Mac and Cheese Casserole

A quick and comforting dish featuring creamy mac and cheese with a crunchy top, perfect for weeknight dinners or potlucks.
Prep Time 10 minutes
Cook Time 30 minutes
Total Time 45 minutes
Servings: 4 servings
Course: Dinner, Main Course
Cuisine: American
Calories: 400

Ingredients
  

Pasta
  • 8 ounces elbow macaroni Classic shape holds cheese well
Sauce
  • 2 tablespoons butter Unsalted butter helps control salt
  • 2 tablespoons all-purpose flour For a smooth roux
  • 2 cups milk Whole milk gives creamier sauce
  • 2 cups shredded cheddar cheese Sharp cheddar adds bold flavor
Topping
  • 1 cup breadcrumbs Panko for extra crunch
  • to taste Salt and pepper Taste and adjust at the end

Method
 

Preparation
  1. Preheat the oven to 350°F (175°C) and grease a casserole dish.
  2. Boil the macaroni in salted water until just tender; drain and set aside.
Cooking
  1. Melt butter in a large saucepan over medium heat until it foams.
  2. Stir in the flour and cook for about a minute while whisking until a pale paste forms.
  3. Gradually whisk in the milk and cook until the sauce thickens and coats the back of a spoon, about 3–5 minutes.
  4. Turn off the heat and stir in the shredded cheddar until smooth.
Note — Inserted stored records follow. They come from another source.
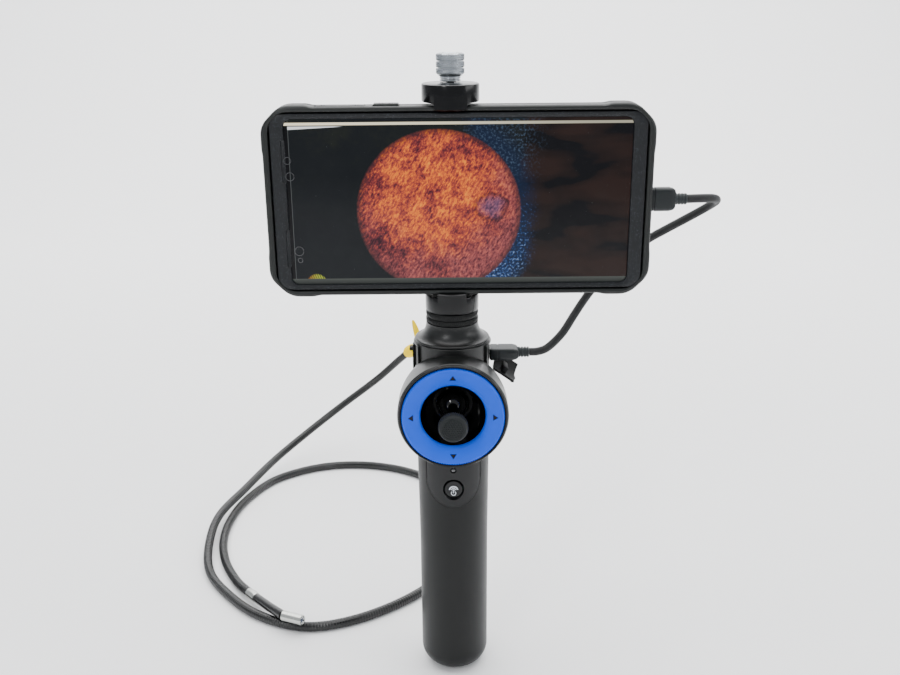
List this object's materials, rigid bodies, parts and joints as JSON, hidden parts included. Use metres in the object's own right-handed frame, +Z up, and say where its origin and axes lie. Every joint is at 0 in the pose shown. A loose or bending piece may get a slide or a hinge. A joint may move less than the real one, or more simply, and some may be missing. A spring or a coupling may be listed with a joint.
{
  "type": "handheld articulating inspection camera",
  "caption": "Handheld inspection camera with a thumb joystick, a steerable flexible probe and a clamped phone as its screen.",
  "frame": {"origin": "centre of the foot, on the surface that the grip stands on", "axes": "+Z up along the grip, the control and the screen face -Y, +X to the right of a person facing the screen"},
  "size_m": [0.2855, 0.3094, 0.3128],
  "materials": {
    "satin": "satin",
    "gloss": "gloss",
    "rubber": "matte",
    "anodised": "black anodised",
    "steel": "satin",
    "brass": "plain",
    "blue": "semi-gloss",
    "clear": "polished",
    "board": "matte",
    "cell": "satin",
    "tube": "ribbed",
    "braid": "braided",
    "plug": "matte",
    "yellow": "satin"
  },
  "bodies": {
    "handle": {"grip_front": "satin", "grip_rear": "satin", "head_front": "satin", "head_rear": "satin", "neck_cap": "satin", "button_panel": "gloss", "ring_bezel": "gloss", "joystick_bowl": "gloss", "foot_pad": "rubber", "exit_boot": "rubber", "bend_link_root": "rubber", "power_switch": "steel", "contact_spring": "steel", "gimbal_frame": "steel", "pull_wires": "steel", "usb_socket_left": "steel", "usb_socket_right": "steel", "exit_gland": "steel", "handle_plug_shell": "steel", "tip_ferrule": "steel", "status_light": "clear", "main_board": "board", "battery_holder": "board", "battery_cell": "cell", "insertion_tube": "tube", "usb_lead": "braid", "handle_plug": "plug", "tube_tag": "yellow"},
    "power_button": {"power_button": "gloss"},
    "direction_ring": {"direction_ring": "blue"},
    "gimbal": {"gimbal_ring": "steel"},
    "joystick": {"joystick": "gloss", "thumb_cap": "rubber", "wire_plate": "steel"},
    "cover_left": {"port_cover_left": "rubber"},
    "cover_right": {"port_cover_right": "rubber"},
    "lock_ring": {"lock_ring": "satin"},
    "holder": {"swivel_spindle": "steel", "lower_jaw": "anodised", "lower_pad": "rubber", "spine": "anodised", "screw_nut": "brass", "phone_case": "rubber", "case_frame": "gloss", "phone_body": "gloss", "phone_screen": "clear", "rear_camera": "clear", "phone_plug": "plug", "phone_plug_shell": "steel"},
    "volume_key": {"volume_key_cover": "rubber"},
    "power_key": {"power_key_cover": "rubber"},
    "upper_jaw": {"upper_jaw": "anodised"},
    "knob": {"clamp_screw": "steel", "clamp_knob": "steel", "knob_collar": "steel"},
    "tip_link": {"bend_link_middle": "rubber"},
    "tip": {"bend_link_end": "rubber", "tip_housing": "steel", "light_ring": "clear", "camera_lens": "clear"}
  },
  "joints": [
    {"name": "power_press", "type": "slide", "parent": "handle", "child": "power_button", "axis": [0, 1, 0], "range_m": [0, 0.0004], "stiffness_N_per_m": 600},
    {"name": "ring_turn", "type": "hinge", "parent": "handle", "child": "direction_ring", "pos_m": [0, -0.029, 0.1523], "axis": [0, 1, 0], "range_deg": [0, 30]},
    {"name": "joystick_yaw", "type": "hinge", "parent": "handle", "child": "gimbal", "pos_m": [0, -0.012, 0.1523], "axis": [0, 0, 1], "range_deg": [-22, 22], "stiffness_Nm_per_rad": 0.08},
    {"name": "joystick_pitch", "type": "hinge", "parent": "gimbal", "child": "joystick", "pos_m": [0, -0.012, 0.1523], "axis": [1, 0, 0], "range_deg": [-22, 22], "stiffness_Nm_per_rad": 0.08, "deforming": ["pull_wires"]},
    {"name": "cover_left_open", "type": "hinge", "parent": "handle", "child": "cover_left", "pos_m": [-0.0191, 0.0055, 0.1653], "axis": [0, -1, 0], "range_deg": [0, 120], "stiffness_Nm_per_rad": 0.002},
    {"name": "cover_right_swing", "type": "hinge", "parent": "handle", "child": "cover_right", "pos_m": [0.0191, 0.0055, 0.1653], "axis": [0, 1, 0], "range_deg": [-4, 30], "stiffness_Nm_per_rad": 0.002},
    {"name": "lock_ring_turn", "type": "hinge", "parent": "handle", "child": "lock_ring", "pos_m": [0, 0, 0.1903], "axis": [0, 0, 1], "range_deg": [0, 60]},
    {"name": "holder_swivel", "type": "hinge", "parent": "handle", "child": "holder", "pos_m": [0, 0, 0.19], "axis": [0, 0, 1], "range_deg": [-12, 12], "deforming": ["usb_lead"]},
    {"name": "upper_jaw_slide", "type": "slide", "parent": "holder", "child": "upper_jaw", "axis": [0, 0, 1], "range_m": [0, 0.005]},
    {"name": "knob_turn", "type": "hinge", "parent": "upper_jaw", "child": "knob", "pos_m": [0, 0.0078, 0.2923], "axis": [0, 0, 1], "range_deg": [0, 1440]},
    {"name": "volume_key_press", "type": "slide", "parent": "holder", "child": "volume_key", "axis": [0, 0, -1], "range_m": [0, 0.0003], "stiffness_N_per_m": 800},
    {"name": "power_key_press", "type": "slide", "parent": "holder", "child": "power_key", "axis": [0, 0, -1], "range_m": [0, 0.0003], "stiffness_N_per_m": 800},
    {"name": "tip_yaw", "type": "hinge", "parent": "handle", "child": "tip_link", "pos_m": [-0.1093, 0.0403, 0.006], "axis": [0, 0, 1], "range_deg": [-44, 44], "deforming": ["insertion_tube"]},
    {"name": "tip_pitch", "type": "hinge", "parent": "tip_link", "child": "tip", "pos_m": [-0.1015, 0.0308, 0.0076], "axis": [-0.7382, -0.6746, 0], "range_deg": [-44, 44]}
  ],
  "couplings": [
    {"joint": "knob_turn", "follows": "upper_jaw_slide", "rad_per_m": 5026.5},
    {"joint": "tip_yaw", "follows": "joystick_yaw", "ratio": 2},
    {"joint": "tip_pitch", "follows": "joystick_pitch", "ratio": 2}
  ]
}
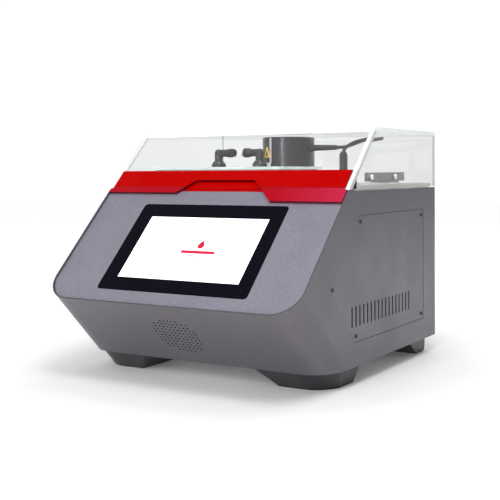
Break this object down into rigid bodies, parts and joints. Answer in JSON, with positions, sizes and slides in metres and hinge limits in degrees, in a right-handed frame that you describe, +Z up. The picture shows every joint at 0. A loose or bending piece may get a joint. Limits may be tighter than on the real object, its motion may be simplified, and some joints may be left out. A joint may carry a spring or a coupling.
{
  "type": "ultrasonic bath",
  "caption": "Benchtop ultrasonic bath with a sloping touch display, a hinged clear cover, a water bath with a motor-driven tube carousel, and rear power and cooling fittings.",
  "frame": {"origin": "on the bench, under the middle of the whole instrument's box", "axes": "+X to the right of a person facing the display, +Y to the rear, +Z up"},
  "size_m": [0.403, 0.48, 0.343],
  "materials": {
    "casing_paint": "satin metallic grey paint",
    "panel_paint": "fine metallic light grey paint",
    "display_glass": "back-printed black glass",
    "display_lit": "lit white screen",
    "red_gloss": "gloss red acrylic",
    "wing_red": "gloss red acrylic with a crimson cast",
    "clear_acrylic": "polished clear acrylic",
    "lid_acrylic": "clear acrylic with a green edge",
    "stainless": "brushed stainless steel",
    "steel": "bright zinc-plated steel",
    "aluminium_grey": "grey anodised aluminium",
    "aluminium_black": "turned and black anodised aluminium",
    "feet_plastic": "moulded dark grey plastic",
    "black_plastic": "moulded black nylon",
    "white_plastic": "moulded white plastic",
    "rim_plastic": "moulded pale grey plastic",
    "rubber": "matt black rubber",
    "board": "solder mask",
    "supply_case": "plain sheet",
    "tube_plastic": "clear moulded polypropylene",
    "hose_blue": "polyurethane tube",
    "switch_red": "moulded red",
    "speaker_cone": "black cone"
  },
  "bodies": {
    "body": {"casing": "casing_paint", "front_panel": "panel_paint", "base_plate": "stainless", "rear_panel": "casing_paint", "side_panel_left": "casing_paint", "side_panel_right": "casing_paint", "casing_screws": "aluminium_black", "front_feet": "feet_plastic", "rear_feet": "feet_plastic", "display_bezel": "display_glass", "display_screen": "display_lit", "controller_board": "board", "speaker": "speaker_cone", "trim_wing_left": "wing_red", "trim_wing_right": "wing_red", "trim_strip": "red_gloss", "deck_plate": "stainless", "deck_rim": "rim_plastic", "tank_surround": "white_plastic", "tank": "stainless", "lid_seal": "rubber", "tank_lid": "lid_acrylic", "transducers": "aluminium_grey", "motor_housing": "aluminium_black", "motor": "aluminium_grey", "cable_boot": "rubber", "motor_cable": "rubber", "connector_plug": "rubber", "connector_socket": "steel", "elbow_nuts": "black_plastic", "body_hinge_leaves": "stainless", "hinge_pins": "steel", "generator_board": "board", "power_supply": "supply_case", "fan_frame": "black_plastic", "fan_guard": "steel", "power_inlet": "black_plastic", "coolant_ports": "black_plastic", "coolant_hoses": "hose_blue"},
    "cover": {"cover_front_pane": "clear_acrylic", "cover_top_pane": "clear_acrylic", "cover_left_pane": "clear_acrylic", "cover_right_pane": "clear_acrylic", "cover_back_pane": "clear_acrylic", "cover_band": "red_gloss", "cover_bars": "aluminium_grey", "cover_bar_screws": "steel", "cover_corner_blocks": "rubber", "cover_hinge_leaves": "stainless"},
    "rotor": {"motor_shaft": "steel", "tube_carousel": "white_plastic", "sample_tubes": "tube_plastic"},
    "coupling": {"coupling_ring": "aluminium_grey"},
    "left_elbow": {"elbow_left": "black_plastic"},
    "right_elbow": {"elbow_right": "black_plastic"},
    "left_collet": {"collet_left": "black_plastic"},
    "right_collet": {"collet_right": "white_plastic"},
    "fan": {"fan_rotor": "black_plastic"},
    "switch": {"rocker_switch": "switch_red"},
    "drawer": {"fuse_drawer": "black_plastic"}
  },
  "joints": [
    {"name": "cover_hinge", "type": "hinge", "parent": "body", "child": "cover", "pos_m": [0, 0.218, 0.2585], "axis": [-1, 0, 0], "range_deg": [0, 85]},
    {"name": "carousel_spin", "type": "hinge", "parent": "body", "child": "rotor", "pos_m": [0, 0.103, 0.255], "axis": [0, 0, 1], "continuous": true},
    {"name": "coupling_ring_turn", "type": "hinge", "parent": "body", "child": "coupling", "pos_m": [0.107, 0.081, 0.275], "axis": [0, 0, 1], "range_deg": [0, 90]},
    {"name": "elbow_left_swivel", "type": "hinge", "parent": "body", "child": "left_elbow", "pos_m": [-0.099, 0.053, 0.3], "axis": [0, 0, 1], "range_deg": [-40, 40]},
    {"name": "elbow_right_swivel", "type": "hinge", "parent": "body", "child": "right_elbow", "pos_m": [-0.023, 0.053, 0.3], "axis": [0, 0, 1], "range_deg": [-40, 40]},
    {"name": "collet_left_press", "type": "slide", "parent": "left_elbow", "child": "left_collet", "axis": [-1, 0, 0], "range_m": [0, 0.0015], "stiffness_N_per_m": 400},
    {"name": "collet_right_press", "type": "slide", "parent": "right_elbow", "child": "right_collet", "axis": [1, 0, 0], "range_m": [0, 0.0015], "stiffness_N_per_m": 400},
    {"name": "fan_spin", "type": "hinge", "parent": "body", "child": "fan", "pos_m": [-0.12, 0.198, 0.092], "axis": [0, 1, 0], "continuous": true},
    {"name": "power_switch_rock", "type": "hinge", "parent": "body", "child": "switch", "pos_m": [0.14, 0.209, 0.106], "axis": [1, 0, 0], "range_deg": [-14, 0]},
    {"name": "fuse_drawer_slide", "type": "slide", "parent": "body", "child": "drawer", "axis": [0, 1, 0], "range_m": [0, 0.02]}
  ]
}
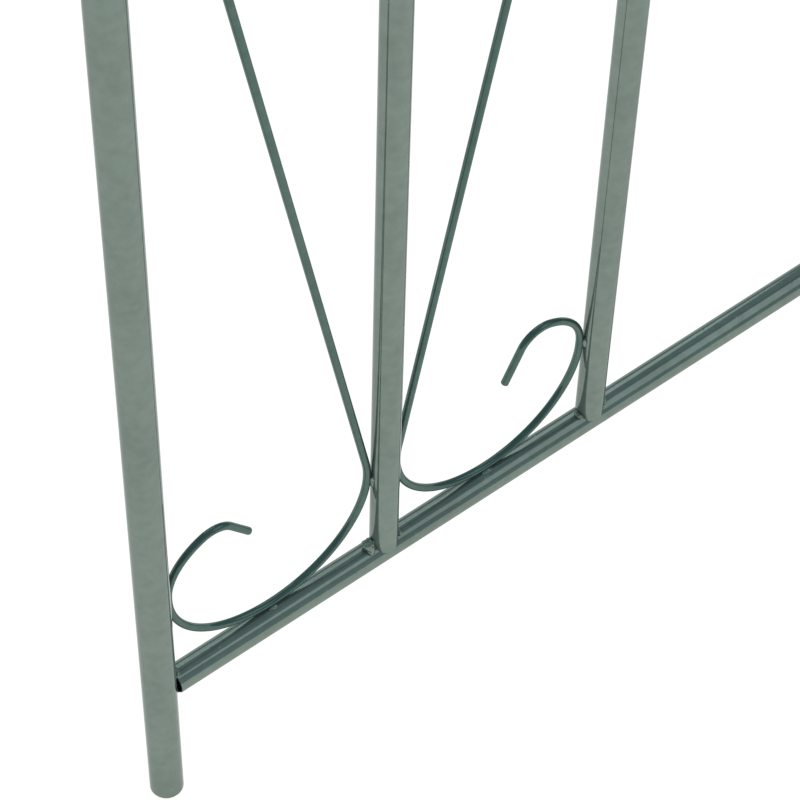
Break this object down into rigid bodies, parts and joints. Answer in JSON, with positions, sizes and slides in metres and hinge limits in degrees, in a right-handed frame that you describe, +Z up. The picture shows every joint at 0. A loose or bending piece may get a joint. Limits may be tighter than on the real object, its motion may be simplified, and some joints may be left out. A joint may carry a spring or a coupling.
{
  "type": "garden trellis arch",
  "caption": "Walk-through garden arch of painted steel tube with bent rod scrolls in its side panels, for climbing plants.",
  "frame": {"origin": "on the ground, midway between the four legs", "axes": "+Z up, +X to the right, -Y to the front, so that the walkway runs along Y"},
  "size_m": [1.325, 0.818, 2.3505],
  "materials": {
    "painted_steel": "gloss grey-green enamel over smooth steel tube",
    "zinc_plate": "bright zinc plate"
  },
  "bodies": {
    "root": {"hoop_half_front_left": "painted_steel", "hoop_half_front_right": "painted_steel", "hoop_half_rear_left": "painted_steel", "hoop_half_rear_right": "painted_steel", "joint_bolts": "zinc_plate", "joint_nuts": "zinc_plate", "lower_inner_scroll_front_left": "painted_steel", "lower_inner_scroll_front_right": "painted_steel", "lower_inner_scroll_rear_left": "painted_steel", "lower_inner_scroll_rear_right": "painted_steel", "lower_inner_tube_front_left": "painted_steel", "lower_inner_tube_front_right": "painted_steel", "lower_inner_tube_rear_left": "painted_steel", "lower_inner_tube_rear_right": "painted_steel", "lower_lyre_tube_front_left": "painted_steel", "lower_lyre_tube_front_right": "painted_steel", "lower_lyre_tube_rear_left": "painted_steel", "lower_lyre_tube_rear_right": "painted_steel", "lower_outer_scroll_front_left": "painted_steel", "lower_outer_scroll_front_right": "painted_steel", "lower_outer_scroll_rear_left": "painted_steel", "lower_outer_scroll_rear_right": "painted_steel", "lower_panel_bottom_rail_left": "painted_steel", "lower_panel_bottom_rail_right": "painted_steel", "lower_panel_top_rail_left": "painted_steel", "lower_panel_top_rail_right": "painted_steel", "lower_post_front_left": "painted_steel", "lower_post_front_right": "painted_steel", "lower_post_rear_left": "painted_steel", "lower_post_rear_right": "painted_steel", "roof_bar_1": "painted_steel", "roof_bar_2": "painted_steel", "roof_bar_3": "painted_steel", "roof_bar_4": "painted_steel", "roof_bar_5": "painted_steel", "upper_inner_scroll_front_left": "painted_steel", "upper_inner_scroll_front_right": "painted_steel", "upper_inner_scroll_rear_left": "painted_steel", "upper_inner_scroll_rear_right": "painted_steel", "upper_inner_tube_front_left": "painted_steel", "upper_inner_tube_front_right": "painted_steel", "upper_inner_tube_rear_left": "painted_steel", "upper_inner_tube_rear_right": "painted_steel", "upper_lyre_tube_front_left": "painted_steel", "upper_lyre_tube_front_right": "painted_steel", "upper_lyre_tube_rear_left": "painted_steel", "upper_lyre_tube_rear_right": "painted_steel", "upper_outer_scroll_front_left": "painted_steel", "upper_outer_scroll_front_right": "painted_steel", "upper_outer_scroll_rear_left": "painted_steel", "upper_outer_scroll_rear_right": "painted_steel", "upper_panel_bottom_rail_left": "painted_steel", "upper_panel_bottom_rail_right": "painted_steel", "upper_panel_top_rail_left": "painted_steel", "upper_panel_top_rail_right": "painted_steel", "upper_post_front_left": "painted_steel", "upper_post_front_right": "painted_steel", "upper_post_rear_left": "painted_steel", "upper_post_rear_right": "painted_steel"}
  },
  "joints": []
}
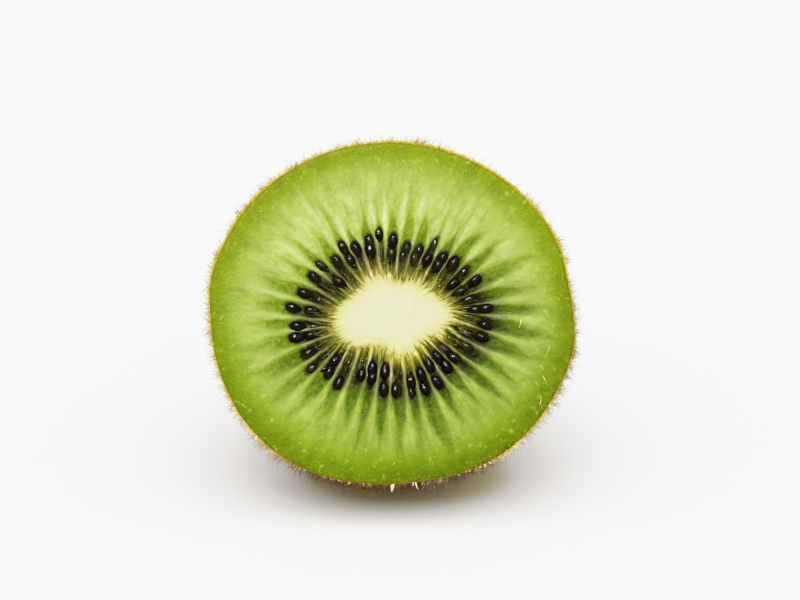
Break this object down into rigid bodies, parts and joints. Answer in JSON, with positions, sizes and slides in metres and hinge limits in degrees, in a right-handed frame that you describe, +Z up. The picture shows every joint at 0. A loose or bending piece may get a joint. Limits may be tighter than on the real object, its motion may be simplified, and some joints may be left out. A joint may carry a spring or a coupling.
{
  "type": "kiwi fruit half",
  "caption": "Half of a kiwi fruit lying on its fuzzy skin, the cut face leaning back, with a pale heart and a ring of dark seeds.",
  "frame": {"origin": "on the surface the part rests on, under the middle of its bounding box", "axes": "+Z up; +X to the right along the cut face, which looks towards -Y and leans back 28 degrees; the stem end points towards +Y and down"},
  "size_m": [0.0538, 0.0476, 0.0507],
  "materials": {
    "flesh": "moist green fruit flesh with dark seeds, inside a thin brown skin with short hairs",
    "heart": "moist, pale cream, finely fibrous"
  },
  "bodies": {
    "root": {"flesh": "flesh", "heart": "heart"}
  },
  "joints": []
}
Season with salt and pepper, then fold the cooked macaroni into the cheese sauce.
  5. Pour the mixture into the prepared casserole dish, level the top, and sprinkle breadcrumbs evenly over it.
  6. Bake for 25–30 minutes until the top is golden and the edges bubble. Let it rest for 5 minutes before serving.

Notes

Use pre-shredded cheese in a pinch, but freshly shredded melts more smoothly. If the sauce is grainy, whisk over low heat and add a splash of milk to smooth it. For variation, stir in smoked paprika or chopped chives.